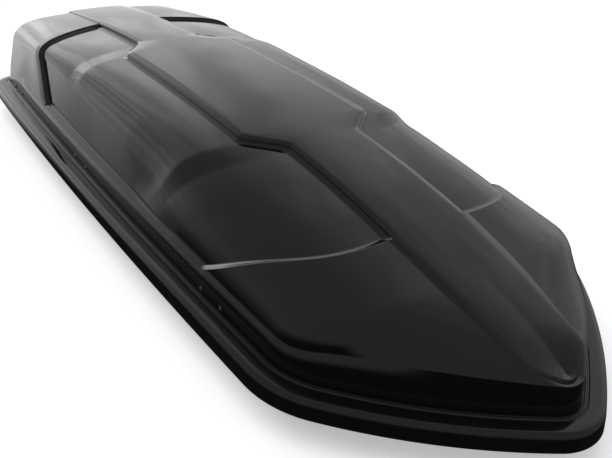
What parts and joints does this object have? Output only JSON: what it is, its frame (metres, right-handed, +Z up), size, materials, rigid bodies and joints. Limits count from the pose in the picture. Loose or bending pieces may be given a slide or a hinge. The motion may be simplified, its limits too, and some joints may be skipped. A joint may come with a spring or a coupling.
{
  "type": "roof cargo box",
  "caption": "Long hard-shell roof cargo box with a pointed nose: glossy side-opening lid with a raised middle strip over a shallow tray with hinges, gas stays, lock and mounting slots.",
  "frame": {"origin": "middle of the box's bounding box at the level of the tray's underside", "axes": "+X forward along the length towards the pointed nose, +Y to the side that opens (lock), -Y to the hinges, +Z up"},
  "size_m": [2.01, 0.788, 0.332],
  "materials": {
    "gloss_black": "high gloss black thermoformed skin with faint orange peel",
    "tray_black": "black plastic with a fine leather grain",
    "satin_black": "satin black injection-moulded plastic",
    "seal_rubber": "matt black extruded rubber",
    "beam_alu": "black anodised pressed sheet",
    "black_steel": "black powder coat on folded steel",
    "zinc_steel": "zinc plated, faint yellow cast",
    "rod_chrome": "hard chromed rod",
    "rivet_black": "black anodised blind rivets",
    "webbing": "black woven polypropylene webbing"
  },
  "bodies": {
    "base": {"base_shell": "tray_black", "rim_seal": "seal_rubber", "base_rail_left": "zinc_steel", "base_rail_right": "zinc_steel", "base_rail_rivets": "zinc_steel", "hinge_base_brackets": "black_steel", "hinge_pins": "zinc_steel", "hinge_base_rivets": "zinc_steel", "stay_base_brackets": "black_steel", "stay_base_pins": "zinc_steel", "lock_keepers": "zinc_steel", "keeper_rivets": "zinc_steel", "strap_anchors": "zinc_steel", "strap_rear": "webbing", "strap_front": "webbing", "strap_buckles": "satin_black"},
    "lid": {"lid_shell": "gloss_black", "lid_beam_rear": "beam_alu", "lid_beam_front": "beam_alu", "hinge_lid_arms": "black_steel", "hinge_lid_rivets": "rivet_black", "stay_lid_brackets": "black_steel", "stay_lid_pins": "zinc_steel", "lock_bezel": "satin_black", "lock_housing": "satin_black", "lock_bar_guides": "satin_black"},
    "stay_cylinder_rear": {"stay_cylinder_rear": "black_steel"},
    "stay_rod_rear": {"stay_rod_rear": "rod_chrome"},
    "stay_cylinder_front": {"stay_cylinder_front": "black_steel"},
    "stay_rod_front": {"stay_rod_front": "rod_chrome"},
    "knob": {"lock_knob": "satin_black", "lock_cam": "zinc_steel"},
    "barrel": {"lock_barrel": "zinc_steel"},
    "lock_bar": {"lock_bar": "zinc_steel"}
  },
  "joints": [
    {"name": "lid_hinge", "type": "hinge", "parent": "base", "child": "lid", "pos_m": [-0.267, -0.3581, 0.066], "axis": [0.9995, -0.0327, 0], "range_deg": [0, 50]},
    {"name": "stay_tilt_rear", "type": "hinge", "parent": "base", "child": "stay_cylinder_rear", "pos_m": [-0.67225, -0.26078, 0.036], "axis": [0.9995, -0.0327, 0], "range_deg": [0, 33]},
    {"name": "stay_slide_rear", "type": "slide", "parent": "stay_cylinder_rear", "child": "stay_rod_rear", "axis": [-0.0025, -0.0767, 0.9971], "range_m": [0, 0.0612]},
    {"name": "stay_tilt_front", "type": "hinge", "parent": "base", "child": "stay_cylinder_front", "pos_m": [0.24775, -0.29092, 0.036], "axis": [0.9995, -0.0327, 0], "range_deg": [0, 33]},
    {"name": "stay_slide_front", "type": "slide", "parent": "stay_cylinder_front", "child": "stay_rod_front", "axis": [-0.0025, -0.0767, 0.9971], "range_m": [0, 0.0612]},
    {"name": "lock_knob_turn", "type": "hinge", "parent": "lid", "child": "knob", "pos_m": [-0.07377, 0.33999, 0.12], "axis": [0.0257, -0.9878, -0.1537], "range_deg": [0, 90]},
    {"name": "key_barrel_turn", "type": "hinge", "parent": "knob", "child": "barrel", "pos_m": [-0.07377, 0.33999, 0.12], "axis": [0.0257, -0.9878, -0.1537], "range_deg": [0, 90]},
    {"name": "lock_bar_slide", "type": "slide", "parent": "lid", "child": "lock_bar", "axis": [0.9997, 0.026, 0], "range_m": [0, 0.014]}
  ],
  "couplings": [
    {"joint": "stay_tilt_rear", "follows": "lid_hinge", "ratio": 0.6556},
    {"joint": "stay_slide_rear", "follows": "lid_hinge", "m_per_rad": 0.069589},
    {"joint": "stay_tilt_front", "follows": "lid_hinge", "ratio": 0.6556},
    {"joint": "stay_slide_front", "follows": "lid_hinge", "m_per_rad": 0.069589},
    {"joint": "lock_knob_turn", "follows": "lock_bar_slide", "rad_per_m": 112.2}
  ]
}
************
> [Description of the task]
Locate each line with the word "frame" and copy it.

> [Expected answer]
What parts and joints does this object have? Output only JSON: what it is, its frame (metres, right-handed, +Z up), size, materials, rigid bodies and joints. Limits count from the pose in the picture. Loose or bending pieces may be given a slide or a hinge. The motion may be simplified, its limits too, and some joints may be skipped. A joint may come with a spring or a coupling.
  "frame": {"origin": "middle of the box's bounding box at the level of the tray's underside", "axes": "+X forward along the length towards the pointed nose, +Y to the side that opens (lock), -Y to the hinges, +Z up"},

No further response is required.